-- Start TASK INPUTS --

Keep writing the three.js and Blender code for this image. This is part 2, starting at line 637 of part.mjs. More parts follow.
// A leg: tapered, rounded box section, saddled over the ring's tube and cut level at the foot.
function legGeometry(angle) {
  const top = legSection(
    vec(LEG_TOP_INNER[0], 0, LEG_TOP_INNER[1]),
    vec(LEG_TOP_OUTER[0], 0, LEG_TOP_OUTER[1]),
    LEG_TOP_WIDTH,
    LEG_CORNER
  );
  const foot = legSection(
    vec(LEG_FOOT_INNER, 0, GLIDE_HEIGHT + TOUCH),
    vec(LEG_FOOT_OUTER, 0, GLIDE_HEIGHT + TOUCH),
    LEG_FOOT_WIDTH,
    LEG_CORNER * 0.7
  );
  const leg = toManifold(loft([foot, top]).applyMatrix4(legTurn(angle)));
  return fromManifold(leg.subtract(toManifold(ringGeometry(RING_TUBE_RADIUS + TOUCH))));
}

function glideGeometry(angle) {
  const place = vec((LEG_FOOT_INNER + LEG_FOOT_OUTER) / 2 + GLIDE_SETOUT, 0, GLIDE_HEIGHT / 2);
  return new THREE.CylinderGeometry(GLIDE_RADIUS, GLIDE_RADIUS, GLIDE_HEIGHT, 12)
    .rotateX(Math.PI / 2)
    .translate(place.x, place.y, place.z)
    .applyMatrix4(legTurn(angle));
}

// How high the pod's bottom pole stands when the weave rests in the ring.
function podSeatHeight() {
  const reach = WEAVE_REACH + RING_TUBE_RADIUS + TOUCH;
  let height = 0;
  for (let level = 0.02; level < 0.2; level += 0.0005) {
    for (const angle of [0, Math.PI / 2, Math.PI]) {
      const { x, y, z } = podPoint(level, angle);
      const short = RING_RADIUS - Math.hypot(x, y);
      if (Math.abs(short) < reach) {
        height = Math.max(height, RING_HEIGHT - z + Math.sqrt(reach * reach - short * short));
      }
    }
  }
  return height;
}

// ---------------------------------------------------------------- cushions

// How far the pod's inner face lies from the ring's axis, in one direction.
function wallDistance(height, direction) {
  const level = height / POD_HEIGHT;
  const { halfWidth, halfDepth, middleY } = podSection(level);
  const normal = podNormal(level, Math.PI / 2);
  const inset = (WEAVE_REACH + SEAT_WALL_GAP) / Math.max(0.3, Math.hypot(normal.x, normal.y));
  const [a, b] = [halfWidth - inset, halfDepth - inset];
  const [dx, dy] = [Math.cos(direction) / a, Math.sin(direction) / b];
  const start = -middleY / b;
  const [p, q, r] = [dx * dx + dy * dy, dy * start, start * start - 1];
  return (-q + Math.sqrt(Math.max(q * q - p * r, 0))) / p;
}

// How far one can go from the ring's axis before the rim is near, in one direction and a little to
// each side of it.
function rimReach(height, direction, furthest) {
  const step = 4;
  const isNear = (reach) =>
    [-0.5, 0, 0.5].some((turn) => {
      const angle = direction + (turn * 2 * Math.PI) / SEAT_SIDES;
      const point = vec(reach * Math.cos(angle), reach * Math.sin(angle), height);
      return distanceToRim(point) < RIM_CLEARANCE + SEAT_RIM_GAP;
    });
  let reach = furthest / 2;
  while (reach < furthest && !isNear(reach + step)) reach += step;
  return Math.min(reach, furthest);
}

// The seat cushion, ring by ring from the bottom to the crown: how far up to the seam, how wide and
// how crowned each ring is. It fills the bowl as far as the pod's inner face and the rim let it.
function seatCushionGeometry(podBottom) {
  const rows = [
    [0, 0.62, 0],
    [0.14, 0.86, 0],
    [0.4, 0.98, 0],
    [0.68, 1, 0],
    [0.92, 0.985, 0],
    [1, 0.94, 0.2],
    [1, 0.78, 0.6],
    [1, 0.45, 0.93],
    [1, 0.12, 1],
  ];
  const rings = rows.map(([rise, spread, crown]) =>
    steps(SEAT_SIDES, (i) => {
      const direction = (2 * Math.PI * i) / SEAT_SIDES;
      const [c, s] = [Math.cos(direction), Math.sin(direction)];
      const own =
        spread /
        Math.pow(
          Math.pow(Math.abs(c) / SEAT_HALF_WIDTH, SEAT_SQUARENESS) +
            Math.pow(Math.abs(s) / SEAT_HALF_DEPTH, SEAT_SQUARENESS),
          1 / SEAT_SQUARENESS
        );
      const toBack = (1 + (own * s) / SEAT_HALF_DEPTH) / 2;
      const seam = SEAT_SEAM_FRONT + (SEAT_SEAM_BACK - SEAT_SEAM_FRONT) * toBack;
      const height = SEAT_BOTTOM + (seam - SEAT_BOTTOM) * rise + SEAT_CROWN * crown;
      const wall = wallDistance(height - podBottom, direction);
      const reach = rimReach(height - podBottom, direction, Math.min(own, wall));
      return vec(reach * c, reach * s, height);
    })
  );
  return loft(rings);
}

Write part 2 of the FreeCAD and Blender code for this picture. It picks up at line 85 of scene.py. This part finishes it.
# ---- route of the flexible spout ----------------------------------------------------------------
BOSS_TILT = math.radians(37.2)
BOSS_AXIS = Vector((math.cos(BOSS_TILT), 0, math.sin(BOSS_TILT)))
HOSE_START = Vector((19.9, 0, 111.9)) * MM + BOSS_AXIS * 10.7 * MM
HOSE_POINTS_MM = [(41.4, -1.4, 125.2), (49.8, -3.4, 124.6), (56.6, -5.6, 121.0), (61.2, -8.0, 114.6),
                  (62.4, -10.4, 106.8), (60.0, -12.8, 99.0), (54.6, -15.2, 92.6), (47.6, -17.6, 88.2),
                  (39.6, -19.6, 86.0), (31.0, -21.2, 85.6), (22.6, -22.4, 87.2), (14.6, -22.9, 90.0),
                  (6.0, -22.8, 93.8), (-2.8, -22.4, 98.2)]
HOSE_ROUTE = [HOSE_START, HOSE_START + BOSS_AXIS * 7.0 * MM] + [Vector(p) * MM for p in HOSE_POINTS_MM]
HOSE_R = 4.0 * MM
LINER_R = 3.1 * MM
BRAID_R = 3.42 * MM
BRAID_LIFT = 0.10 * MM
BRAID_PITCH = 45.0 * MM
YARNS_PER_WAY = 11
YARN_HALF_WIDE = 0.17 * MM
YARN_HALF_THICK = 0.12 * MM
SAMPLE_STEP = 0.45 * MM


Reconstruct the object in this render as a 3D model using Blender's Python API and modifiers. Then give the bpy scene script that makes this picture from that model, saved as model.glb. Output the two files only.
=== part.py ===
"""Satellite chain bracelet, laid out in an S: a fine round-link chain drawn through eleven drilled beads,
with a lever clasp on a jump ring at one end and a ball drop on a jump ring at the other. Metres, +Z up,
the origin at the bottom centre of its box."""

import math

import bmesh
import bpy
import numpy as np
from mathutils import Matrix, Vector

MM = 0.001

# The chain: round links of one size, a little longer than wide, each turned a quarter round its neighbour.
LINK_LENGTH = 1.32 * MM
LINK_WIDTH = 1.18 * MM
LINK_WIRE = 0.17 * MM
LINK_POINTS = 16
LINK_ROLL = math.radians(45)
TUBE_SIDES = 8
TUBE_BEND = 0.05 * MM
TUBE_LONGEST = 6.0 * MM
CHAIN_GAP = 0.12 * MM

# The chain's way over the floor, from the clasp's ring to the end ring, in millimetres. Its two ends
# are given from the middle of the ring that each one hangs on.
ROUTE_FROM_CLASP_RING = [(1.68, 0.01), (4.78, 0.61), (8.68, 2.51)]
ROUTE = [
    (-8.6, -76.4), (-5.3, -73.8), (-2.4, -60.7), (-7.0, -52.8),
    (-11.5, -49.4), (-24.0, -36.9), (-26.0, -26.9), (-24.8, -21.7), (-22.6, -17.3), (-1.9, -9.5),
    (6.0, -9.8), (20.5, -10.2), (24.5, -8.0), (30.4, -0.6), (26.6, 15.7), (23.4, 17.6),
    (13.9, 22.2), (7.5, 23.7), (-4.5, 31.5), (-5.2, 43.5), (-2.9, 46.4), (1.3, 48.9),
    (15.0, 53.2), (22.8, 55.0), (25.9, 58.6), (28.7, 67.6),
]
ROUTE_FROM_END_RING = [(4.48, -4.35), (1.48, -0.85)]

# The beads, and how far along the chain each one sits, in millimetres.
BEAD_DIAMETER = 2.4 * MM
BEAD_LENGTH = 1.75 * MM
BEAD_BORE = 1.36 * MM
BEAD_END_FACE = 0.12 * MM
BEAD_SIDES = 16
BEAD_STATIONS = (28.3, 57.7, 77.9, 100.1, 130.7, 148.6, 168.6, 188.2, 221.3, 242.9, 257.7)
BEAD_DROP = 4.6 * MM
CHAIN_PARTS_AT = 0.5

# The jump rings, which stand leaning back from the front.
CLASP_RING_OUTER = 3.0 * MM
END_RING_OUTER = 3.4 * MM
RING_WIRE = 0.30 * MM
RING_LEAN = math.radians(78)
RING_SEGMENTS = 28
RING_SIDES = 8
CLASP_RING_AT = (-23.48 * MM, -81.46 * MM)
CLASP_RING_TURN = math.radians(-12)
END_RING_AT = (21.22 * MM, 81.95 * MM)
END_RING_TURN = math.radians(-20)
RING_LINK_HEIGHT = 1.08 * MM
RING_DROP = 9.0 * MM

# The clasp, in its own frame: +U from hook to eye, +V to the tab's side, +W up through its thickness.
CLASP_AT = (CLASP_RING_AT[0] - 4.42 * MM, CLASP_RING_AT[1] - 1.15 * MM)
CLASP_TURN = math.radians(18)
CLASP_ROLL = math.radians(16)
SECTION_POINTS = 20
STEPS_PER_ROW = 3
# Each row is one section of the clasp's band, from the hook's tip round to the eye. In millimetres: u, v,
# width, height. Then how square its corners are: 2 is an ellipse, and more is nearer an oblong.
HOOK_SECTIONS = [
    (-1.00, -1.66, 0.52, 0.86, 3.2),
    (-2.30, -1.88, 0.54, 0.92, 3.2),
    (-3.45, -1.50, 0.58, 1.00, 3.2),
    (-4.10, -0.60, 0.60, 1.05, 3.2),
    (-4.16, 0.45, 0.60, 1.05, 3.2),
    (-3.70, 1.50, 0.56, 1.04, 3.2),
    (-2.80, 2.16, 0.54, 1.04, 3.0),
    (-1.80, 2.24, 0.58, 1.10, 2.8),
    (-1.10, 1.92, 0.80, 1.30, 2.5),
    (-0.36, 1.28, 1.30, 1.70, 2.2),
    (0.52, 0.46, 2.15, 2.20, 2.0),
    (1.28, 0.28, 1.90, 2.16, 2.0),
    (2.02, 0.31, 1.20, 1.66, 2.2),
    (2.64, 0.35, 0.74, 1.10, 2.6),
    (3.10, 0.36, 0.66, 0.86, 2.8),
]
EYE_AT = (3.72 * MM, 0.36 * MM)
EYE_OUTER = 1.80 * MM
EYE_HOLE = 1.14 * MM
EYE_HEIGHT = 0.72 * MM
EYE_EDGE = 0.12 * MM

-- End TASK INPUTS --

Collect each line above holding the string "picture".

Write part 2 of the FreeCAD and Blender code for this picture. It picks up at line 85 of scene.py. This part finishes it.
Reconstruct the object in this render as a 3D model using Blender's Python API and modifiers. Then give the bpy scene script that makes this picture from that model, saved as model.glb. Output the two files only.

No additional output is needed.